I’ve become very fond lately of this Harry Truman quote: “Doing the right thing is easy. Knowing what the right thing to do is hard.” We have a lot of laudable things we want to do, but exactly how you’re making them happen mechanically can be challenging.

I also feel like the intramural program is very strong and continues to advance these sorts of scientific areas where the intramural program is really well suited to do that. I feel like my efforts to get out within the intramural program and meet people and have a lab on campus and to really understand what’s causing difficulties for the scientists, has gone over well.

And then, I’m also now becoming more involved with the NIH Clinical Center which has a lingering set of issues. As you may know, the NIH suffered a tremendous loss late last year when Steve Katz passed away. Steve was the director of NIH’s National Institute of Arthritis and Musculoskeletal and Skin Diseases and served as the chair of NIH’s Clinical Center Governing Board for many years. [NIH Director] Francis Collins has asked me to take over that chair role for the clinical center because of my passion on this topic, so I hope to continue to support the intramural program and the clinical center as much as possible. And I think that has been very appreciated in my first year at the NCI.



Do you have any new plans or goals for NCI in the new calendar year? Anything you didn’t see before that you see now?


I think they will look new to some people, because they will be the extension of the things that we’ve said from day one we’re trying to do, but I think we’ll now start to see some of those things happen.

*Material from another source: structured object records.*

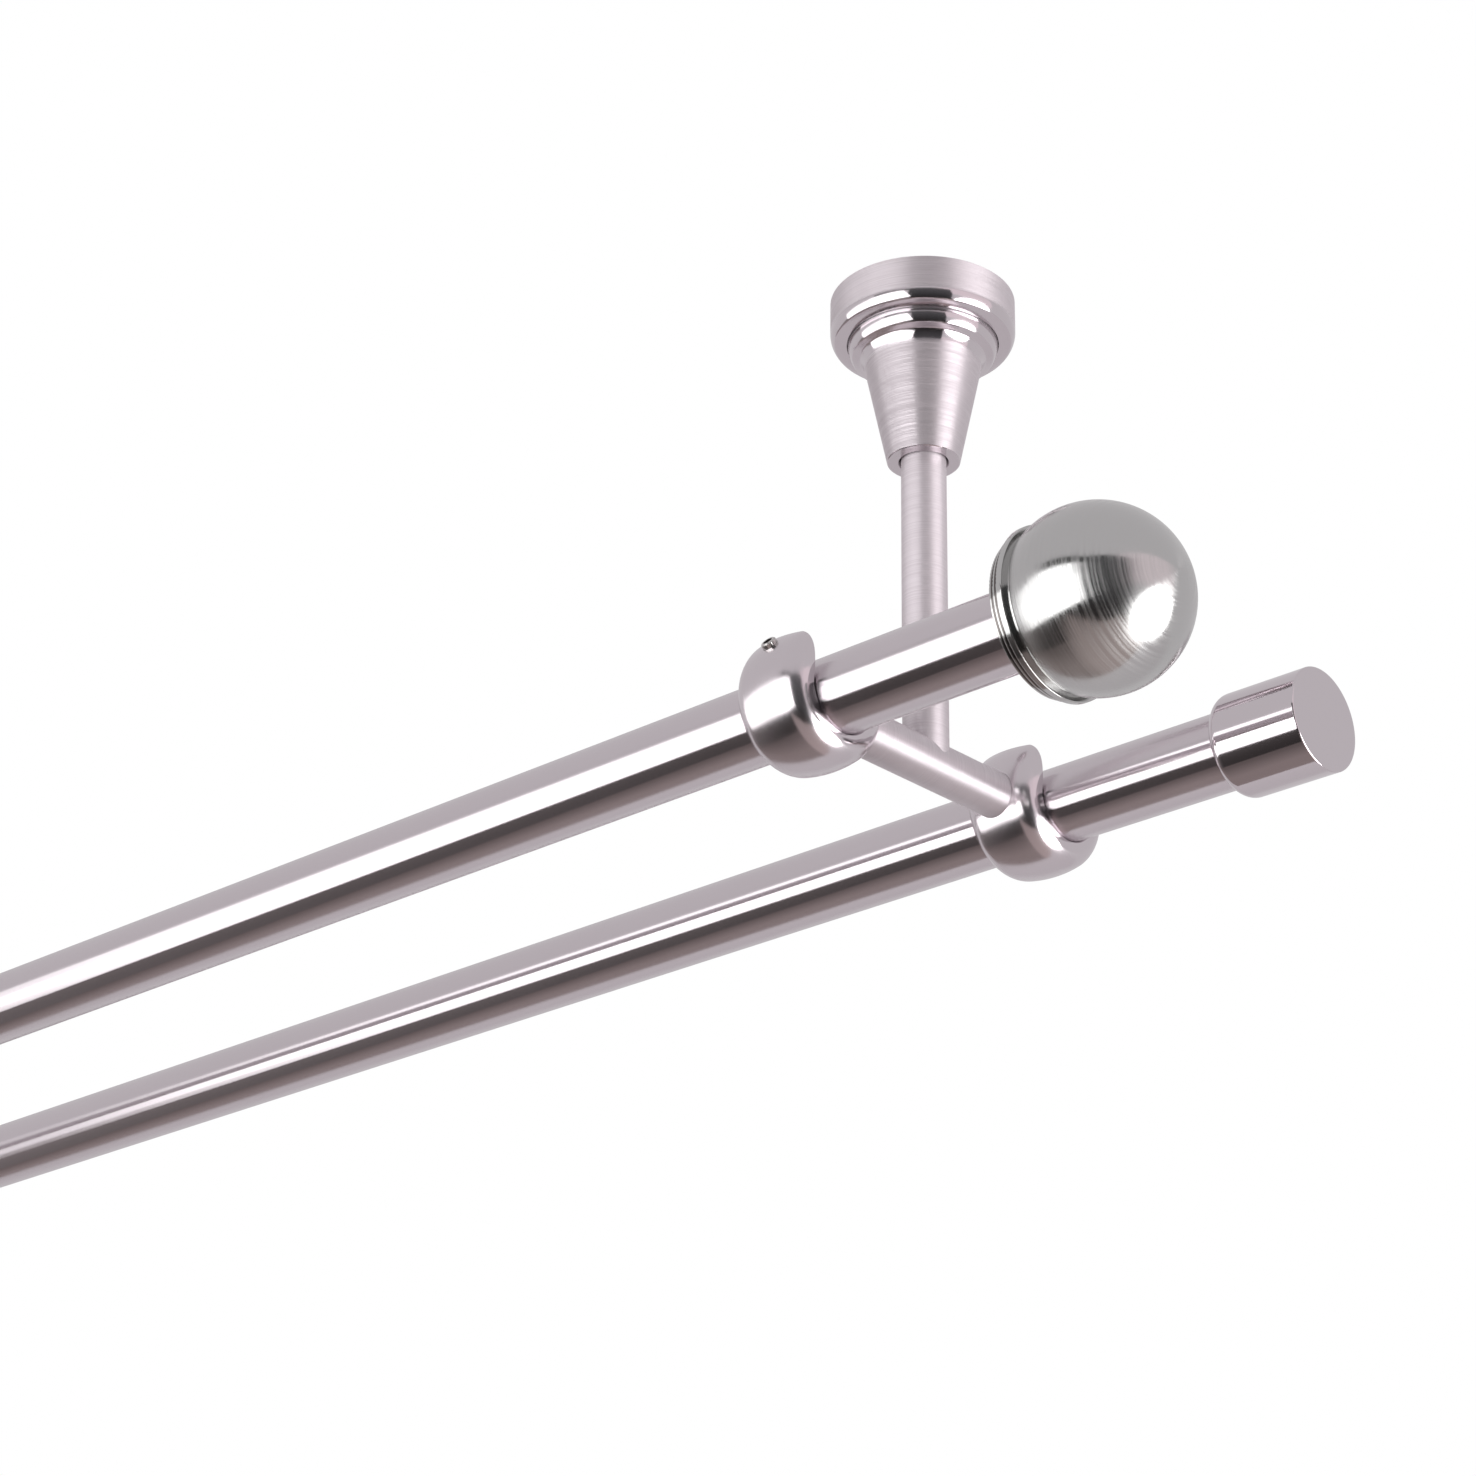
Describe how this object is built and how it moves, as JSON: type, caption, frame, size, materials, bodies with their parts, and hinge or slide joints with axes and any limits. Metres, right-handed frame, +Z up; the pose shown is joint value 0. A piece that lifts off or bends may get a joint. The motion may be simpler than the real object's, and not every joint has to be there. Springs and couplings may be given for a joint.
{
  "type": "double curtain pole",
  "caption": "Ceiling-mounted double curtain pole with turned brackets, open saddles, ball finials in front and plain end caps behind, in satin nickel.",
  "frame": {"origin": "middle of the right-hand bracket's ceiling face, where its plate meets the ceiling", "axes": "+X along the poles to the right-hand ends as seen from the room, -Y to the room, +Z up to the ceiling"},
  "size_m": [1.0696, 0.1272, 0.1555],
  "materials": {
    "nickel": "satin nickel plate",
    "ball_nickel": "satin nickel plate with fine turning lines",
    "screw_steel": "bright steel",
    "zinc_steel": "zinc plate",
    "plug_plastic": "moulded plastic"
  },
  "bodies": {
    "root": {"right_ceiling_plate": "zinc_steel", "right_rose": "nickel", "right_cone": "nickel", "right_stem": "nickel", "right_arm": "nickel", "right_arm_stud": "zinc_steel", "right_front_saddle": "nickel", "right_rear_saddle": "nickel", "right_front_screw": "screw_steel", "right_rear_screw": "screw_steel", "right_collar": "nickel", "right_ball": "ball_nickel", "right_finial_stud": "zinc_steel", "right_plug": "plug_plastic", "right_cap": "nickel", "right_cap_screw": "screw_steel", "left_ceiling_plate": "zinc_steel", "left_rose": "nickel", "left_cone": "nickel", "left_stem": "nickel", "left_arm": "nickel", "left_arm_stud": "zinc_steel", "left_front_saddle": "nickel", "left_rear_saddle": "nickel", "left_front_screw": "screw_steel", "left_rear_screw": "screw_steel", "left_collar": "nickel", "left_ball": "ball_nickel", "left_finial_stud": "zinc_steel", "left_plug": "plug_plastic", "left_cap": "nickel", "left_cap_screw": "screw_steel", "front_pole": "nickel", "rear_pole": "nickel"}
  },
  "joints": []
}
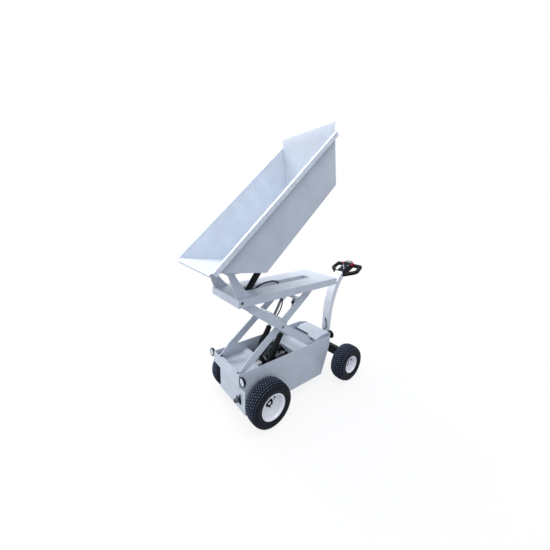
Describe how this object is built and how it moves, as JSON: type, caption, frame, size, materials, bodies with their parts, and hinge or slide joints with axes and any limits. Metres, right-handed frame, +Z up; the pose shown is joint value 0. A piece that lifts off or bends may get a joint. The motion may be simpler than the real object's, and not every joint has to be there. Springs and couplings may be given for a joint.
{
  "type": "electric dump cart with scissor lift",
  "caption": "Walk-behind electric dump cart: driven front wheels, steered rear wheels with tiller, scissor lift and a tipping hopper raised by a cylinder.",
  "frame": {"origin": "on the ground, midway between the cart's front and rear ends and its two sides", "axes": "+X to the cart's left, -Y to its front (hopper lip, lamps), +Y to the tiller, +Z up"},
  "size_m": [0.828, 1.9902, 2.5274],
  "materials": {
    "black_paint": "satin black paint",
    "black_plastic": "moulded",
    "chrome": "polished",
    "paint": "smooth light grey paint",
    "red_plastic": "moulded",
    "steel": "machined",
    "tyre": "ribbed tyre rubber",
    "white_paint": "smooth white paint",
    "white_plastic": "moulded"
  },
  "bodies": {
    "chassis": {"rear_axle_beam": "black_paint", "transaxle": "black_paint", "headlight_left": "black_plastic", "headlight_right": "black_plastic", "valve_block": "steel", "pump_motor": "black_paint", "tub_side_left": "paint", "tub_side_right": "paint", "horn": "black_plastic", "isolator_switch": "black_plastic", "arm_foot_shaft": "steel", "cylinder_foot_shaft": "steel", "front_deck": "paint", "tub_rear": "paint", "tub_pan": "paint", "hydraulic_tank": "white_plastic", "rear_deck": "paint", "rear_cover": "paint", "connector_block": "black_plastic", "controller_box": "black_plastic", "battery_block": "black_plastic"},
    "front_wheel_left": {"front_tyre_left": "tyre", "front_rim_left": "white_paint"},
    "front_wheel_right": {"front_tyre_right": "tyre", "front_rim_right": "white_paint"},
    "rear_wheel_left": {"rear_tyre_left": "tyre", "rear_rim_left": "white_paint"},
    "rear_wheel_right": {"rear_tyre_right": "tyre", "rear_rim_right": "white_paint"},
    "knuckle_left": {"knuckle_left": "black_paint"},
    "knuckle_right": {"knuckle_right": "black_paint"},
    "tie_rod": {"tie_rod": "steel"},
    "tiller": {"tiller_arm": "white_paint", "tiller_handle": "black_plastic", "stop_button_left": "red_plastic", "stop_button_right": "red_plastic"},
    "inner_arms": {"inner_arm_left": "paint", "inner_arm_right": "paint", "inner_cross_tube": "paint", "inner_stay_tube": "paint"},
    "outer_arms": {"outer_arm_left": "paint", "outer_arm_right": "paint", "outer_cross_tube": "paint"},
    "lift_barrels": {"lift_barrel_left": "black_paint", "lift_barrel_right": "black_paint"},
    "lift_rods": {"lift_rod_left": "chrome", "lift_rod_right": "chrome"},
    "platform": {"platform_deck": "paint", "hinge_upright_left": "paint", "hinge_upright_right": "paint"},
    "dump_barrel": {"dump_barrel": "black_paint"},
    "dump_rod": {"dump_rod": "chrome"},
    "hopper": {"hopper_ear_left": "paint", "hopper_ear_right": "paint", "hopper_underframe": "paint", "hopper_side_left": "paint", "hopper_side_right": "paint", "hopper_front": "paint", "hopper_rear": "paint", "hopper_floor": "paint"}
  },
  "joints": [
    {"name": "front_wheel_spin_left", "type": "hinge", "parent": "chassis", "child": "front_wheel_left", "pos_m": [0.321, -0.49831, 0.205], "axis": [1, 0, 0], "continuous": true},
    {"name": "front_wheel_spin_right", "type": "hinge", "parent": "chassis", "child": "front_wheel_right", "pos_m": [-0.321, -0.49831, 0.205], "axis": [1, 0, 0], "continuous": true},
    {"name": "tiller_steer", "type": "hinge", "parent": "chassis", "child": "tiller", "pos_m": [0, 0.61469, 0.312], "axis": [0, 0, 1], "range_deg": [-30, 30]},
    {"name": "knuckle_steer_left", "type": "hinge", "parent": "chassis", "child": "knuckle_left", "pos_m": [0.235, 0.55669, 0.195], "axis": [0, 0, 1], "range_deg": [-30.5, 30.5]},
    {"name": "knuckle_steer_right", "type": "hinge", "parent": "chassis", "child": "knuckle_right", "pos_m": [-0.235, 0.55669, 0.195], "axis": [0, 0, 1], "range_deg": [-30.5, 30.5]},
    {"name": "tie_rod_swing", "type": "hinge", "parent": "knuckle_left", "child": "tie_rod", "pos_m": [0.235, 0.65669, 0.18], "axis": [0, 0, 1], "range_deg": [-30.5, 30.5]},
    {"name": "rear_wheel_spin_left", "type": "hinge", "parent": "knuckle_left", "child": "rear_wheel_left", "pos_m": [0.339, 0.55669, 0.195], "axis": [1, 0, 0], "continuous": true},
    {"name": "rear_wheel_spin_right", "type": "hinge", "parent": "knuckle_right", "child": "rear_wheel_right", "pos_m": [-0.339, 0.55669, 0.195], "axis": [1, 0, 0], "continuous": true},
    {"name": "lift", "type": "hinge", "parent": "chassis", "child": "inner_arms", "pos_m": [0, -0.69231, 0.461], "axis": [1, 0, 0], "range_deg": [-27.6, 0]},
    {"name": "arm_cross", "type": "hinge", "parent": "inner_arms", "child": "outer_arms", "pos_m": [0, -0.25831, 0.78567], "axis": [1, 0, 0], "range_deg": [0, 55.6]},
    {"name": "platform_level", "type": "hinge", "parent": "outer_arms", "child": "platform", "pos_m": [0, -0.69231, 1.11034], "axis": [1, 0, 0], "range_deg": [-27.9, 0]},
    {"name": "lift_cylinder_swing", "type": "hinge", "parent": "chassis", "child": "lift_barrels", "pos_m": [0, -0.40031, 0.29], "axis": [1, 0, 0], "range_deg": [-31.81, 0]},
    {"name": "lift_cylinder_stroke", "type": "slide", "parent": "lift_barrels", "child": "lift_rods", "axis": [0, 0.5142, 0.8577], "range_m": [-0.158, 0]},
    {"name": "hopper_tip", "type": "hinge", "parent": "platform", "child": "hopper", "pos_m": [0, -0.76831, 1.35034], "axis": [1, 0, 0], "range_deg": [-42.5, 0]},
    {"name": "dump_cylinder_swing", "type": "hinge", "parent": "platform", "child": "dump_barrel", "pos_m": [0, -0.51831, 1.09034], "axis": [1, 0, 0], "range_deg": [-47.96, 0]},
    {"name": "dump_cylinder_stroke", "type": "slide", "parent": "dump_barrel", "child": "dump_rod", "axis": [0, 0.5939, 0.8045], "range_m": [-0.2568, 0]}
  ],
  "couplings": [
    {"joint": "knuckle_steer_left", "follows": "tiller_steer", "ratio": 1},
    {"joint": "knuckle_steer_right", "follows": "tiller_steer", "ratio": 1},
    {"joint": "tie_rod_swing", "follows": "tiller_steer", "ratio": -1},
    {"joint": "arm_cross", "follows": "lift", "ratio": -2},
    {"joint": "platform_level", "follows": "lift", "ratio": 1},
    {"joint": "lift_cylinder_swing", "follows": "lift", "ratio": 1.1415},
    {"joint": "lift_cylinder_stroke", "follows": "lift", "m_per_rad": 0.32177},
    {"joint": "dump_cylinder_swing", "follows": "hopper_tip", "ratio": 1.1213},
    {"joint": "dump_cylinder_stroke", "follows": "hopper_tip", "m_per_rad": 0.34215}
  ]
}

We’ve discussed a lot about new funding announcements, and for the Moonshot, some of those will actually come to fruition this year. And as you’ve probably followed, a few of those topics were particular challenging if you had a lot of feedback in discussion with the NCAB to get those cleared and the BSA to get this cleared.

I think now I’m very excited about some of these things that will be coming out this year. I think the continued focus on clinical trials is starting to play positively and then, we have some new stuff in the works that hopefully we’ll be able to talk about more as they come to pass. But they will be, in a way, hopefully surprising new visions, but also hopefully unsurprising and is exactly in line with the things we said we will do.



Is there anything we missed?


The state of the NCI is good. As we’ve discussed, in 2019, NCI will increase support for cancer research through RPGs, we’ll stay true to the vision of the Cancer Moonshot, and we’ll continue to support early-stage investigators and cancer centers.

Any downward trend in the payline is concerning, but it has to be seen as a good problem. The field is vibrant, and competition is good for science. Good cancer science will ultimately benefit patients.

I don’t know if you saw Gideon Blumenthal and Rick Pazdur’s article in Nature Reviews Oncology that came out Tuesday, but it shows all these drugs approved. It’s just remarkable and that doesn’t happen by accident. That certainly doesn’t happen solely by industry.

If you look at those drugs, many of them are the result of long, detailed, basic science and clinical trials funded by the NCI. And so, I think we can claim a lot of credit for that success there.